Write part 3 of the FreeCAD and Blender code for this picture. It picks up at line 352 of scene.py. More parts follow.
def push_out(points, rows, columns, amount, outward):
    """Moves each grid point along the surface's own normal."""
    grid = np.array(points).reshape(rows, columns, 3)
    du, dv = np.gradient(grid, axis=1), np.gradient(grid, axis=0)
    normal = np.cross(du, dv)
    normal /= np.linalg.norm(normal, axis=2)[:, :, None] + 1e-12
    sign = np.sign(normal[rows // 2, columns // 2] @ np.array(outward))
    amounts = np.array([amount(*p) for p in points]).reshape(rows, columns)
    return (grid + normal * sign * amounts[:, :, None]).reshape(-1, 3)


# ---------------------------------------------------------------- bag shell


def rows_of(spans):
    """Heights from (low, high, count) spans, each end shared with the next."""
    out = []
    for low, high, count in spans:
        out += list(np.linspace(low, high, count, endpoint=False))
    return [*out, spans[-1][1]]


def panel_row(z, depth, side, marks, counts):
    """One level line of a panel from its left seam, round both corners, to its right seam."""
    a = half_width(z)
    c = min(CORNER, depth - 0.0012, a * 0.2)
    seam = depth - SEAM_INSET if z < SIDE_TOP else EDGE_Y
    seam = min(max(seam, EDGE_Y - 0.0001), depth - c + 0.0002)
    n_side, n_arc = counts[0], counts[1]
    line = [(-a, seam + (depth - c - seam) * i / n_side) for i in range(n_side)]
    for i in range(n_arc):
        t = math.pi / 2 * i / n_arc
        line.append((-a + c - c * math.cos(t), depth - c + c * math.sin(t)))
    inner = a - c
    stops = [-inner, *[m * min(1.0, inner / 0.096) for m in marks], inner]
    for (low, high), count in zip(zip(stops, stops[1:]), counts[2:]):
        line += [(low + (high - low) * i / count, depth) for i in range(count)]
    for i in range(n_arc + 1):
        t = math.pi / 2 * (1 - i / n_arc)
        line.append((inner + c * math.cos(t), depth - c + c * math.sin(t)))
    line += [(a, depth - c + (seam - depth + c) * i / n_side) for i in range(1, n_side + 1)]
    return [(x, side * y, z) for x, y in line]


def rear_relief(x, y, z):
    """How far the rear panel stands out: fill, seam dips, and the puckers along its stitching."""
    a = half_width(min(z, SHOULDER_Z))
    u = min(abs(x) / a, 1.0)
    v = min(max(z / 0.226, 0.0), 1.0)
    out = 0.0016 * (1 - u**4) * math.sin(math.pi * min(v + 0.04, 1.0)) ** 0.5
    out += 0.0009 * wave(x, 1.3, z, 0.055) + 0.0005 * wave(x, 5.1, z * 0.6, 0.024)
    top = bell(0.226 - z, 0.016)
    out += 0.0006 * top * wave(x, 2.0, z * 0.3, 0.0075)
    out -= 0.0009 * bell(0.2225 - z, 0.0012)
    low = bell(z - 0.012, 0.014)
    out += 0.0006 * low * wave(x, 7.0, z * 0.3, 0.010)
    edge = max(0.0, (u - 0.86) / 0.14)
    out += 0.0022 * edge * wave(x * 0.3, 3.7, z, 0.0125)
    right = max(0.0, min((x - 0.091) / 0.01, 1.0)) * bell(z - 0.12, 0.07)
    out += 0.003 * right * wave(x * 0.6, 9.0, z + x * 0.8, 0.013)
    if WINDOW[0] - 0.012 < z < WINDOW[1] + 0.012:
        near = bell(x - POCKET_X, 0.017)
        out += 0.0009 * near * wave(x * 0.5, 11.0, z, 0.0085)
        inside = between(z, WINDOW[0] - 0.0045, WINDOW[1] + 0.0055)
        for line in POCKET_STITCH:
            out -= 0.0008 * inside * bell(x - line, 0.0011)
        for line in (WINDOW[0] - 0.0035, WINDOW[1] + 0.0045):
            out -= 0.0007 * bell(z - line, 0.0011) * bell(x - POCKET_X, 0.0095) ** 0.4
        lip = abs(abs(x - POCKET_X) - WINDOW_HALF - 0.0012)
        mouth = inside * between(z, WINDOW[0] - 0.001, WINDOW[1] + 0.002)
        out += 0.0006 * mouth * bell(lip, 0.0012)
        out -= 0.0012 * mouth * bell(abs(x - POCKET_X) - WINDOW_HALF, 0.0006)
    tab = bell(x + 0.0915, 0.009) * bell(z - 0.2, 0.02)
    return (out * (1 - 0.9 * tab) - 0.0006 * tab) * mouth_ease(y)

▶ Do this
Retype the listing. Match it exactly.

▶ Solution to this problem
Write part 3 of the FreeCAD and Blender code for this picture. It picks up at line 352 of scene.py. More parts follow.
def push_out(points, rows, columns, amount, outward):
    """Moves each grid point along the surface's own normal."""
    grid = np.array(points).reshape(rows, columns, 3)
    du, dv = np.gradient(grid, axis=1), np.gradient(grid, axis=0)
    normal = np.cross(du, dv)
    normal /= np.linalg.norm(normal, axis=2)[:, :, None] + 1e-12
    sign = np.sign(normal[rows // 2, columns // 2] @ np.array(outward))
    amounts = np.array([amount(*p) for p in points]).reshape(rows, columns)
    return (grid + normal * sign * amounts[:, :, None]).reshape(-1, 3)


# ---------------------------------------------------------------- bag shell


def rows_of(spans):
    """Heights from (low, high, count) spans, each end shared with the next."""
    out = []
    for low, high, count in spans:
        out += list(np.linspace(low, high, count, endpoint=False))
    return [*out, spans[-1][1]]


def panel_row(z, depth, side, marks, counts):
    """One level line of a panel from its left seam, round both corners, to its right seam."""
    a = half_width(z)
    c = min(CORNER, depth - 0.0012, a * 0.2)
    seam = depth - SEAM_INSET if z < SIDE_TOP else EDGE_Y
    seam = min(max(seam, EDGE_Y - 0.0001), depth - c + 0.0002)
    n_side, n_arc = counts[0], counts[1]
    line = [(-a, seam + (depth - c - seam) * i / n_side) for i in range(n_side)]
    for i in range(n_arc):
        t = math.pi / 2 * i / n_arc
        line.append((-a + c - c * math.cos(t), depth - c + c * math.sin(t)))
    inner = a - c
    stops = [-inner, *[m * min(1.0, inner / 0.096) for m in marks], inner]
    for (low, high), count in zip(zip(stops, stops[1:]), counts[2:]):
        line += [(low + (high - low) * i / count, depth) for i in range(count)]
    for i in range(n_arc + 1):
        t = math.pi / 2 * (1 - i / n_arc)
        line.append((inner + c * math.cos(t), depth - c + c * math.sin(t)))
    line += [(a, depth - c + (seam - depth + c) * i / n_side) for i in range(1, n_side + 1)]
    return [(x, side * y, z) for x, y in line]


def rear_relief(x, y, z):
    """How far the rear panel stands out: fill, seam dips, and the puckers along its stitching."""
    a = half_width(min(z, SHOULDER_Z))
    u = min(abs(x) / a, 1.0)
    v = min(max(z / 0.226, 0.0), 1.0)
    out = 0.0016 * (1 - u**4) * math.sin(math.pi * min(v + 0.04, 1.0)) ** 0.5
    out += 0.0009 * wave(x, 1.3, z, 0.055) + 0.0005 * wave(x, 5.1, z * 0.6, 0.024)
    top = bell(0.226 - z, 0.016)
    out += 0.0006 * top * wave(x, 2.0, z * 0.3, 0.0075)
    out -= 0.0009 * bell(0.2225 - z, 0.0012)
    low = bell(z - 0.012, 0.014)
    out += 0.0006 * low * wave(x, 7.0, z * 0.3, 0.010)
    edge = max(0.0, (u - 0.86) / 0.14)
    out += 0.0022 * edge * wave(x * 0.3, 3.7, z, 0.0125)
    right = max(0.0, min((x - 0.091) / 0.01, 1.0)) * bell(z - 0.12, 0.07)
    out += 0.003 * right * wave(x * 0.6, 9.0, z + x * 0.8, 0.013)
    if WINDOW[0] - 0.012 < z < WINDOW[1] + 0.012:
        near = bell(x - POCKET_X, 0.017)
        out += 0.0009 * near * wave(x * 0.5, 11.0, z, 0.0085)
        inside = between(z, WINDOW[0] - 0.0045, WINDOW[1] + 0.0055)
        for line in POCKET_STITCH:
            out -= 0.0008 * inside * bell(x - line, 0.0011)
        for line in (WINDOW[0] - 0.0035, WINDOW[1] + 0.0045):
            out -= 0.0007 * bell(z - line, 0.0011) * bell(x - POCKET_X, 0.0095) ** 0.4
        lip = abs(abs(x - POCKET_X) - WINDOW_HALF - 0.0012)
        mouth = inside * between(z, WINDOW[0] - 0.001, WINDOW[1] + 0.002)
        out += 0.0006 * mouth * bell(lip, 0.0012)
        out -= 0.0012 * mouth * bell(abs(x - POCKET_X) - WINDOW_HALF, 0.0006)
    tab = bell(x + 0.0915, 0.009) * bell(z - 0.2, 0.02)
    return (out * (1 - 0.9 * tab) - 0.0006 * tab) * mouth_ease(y)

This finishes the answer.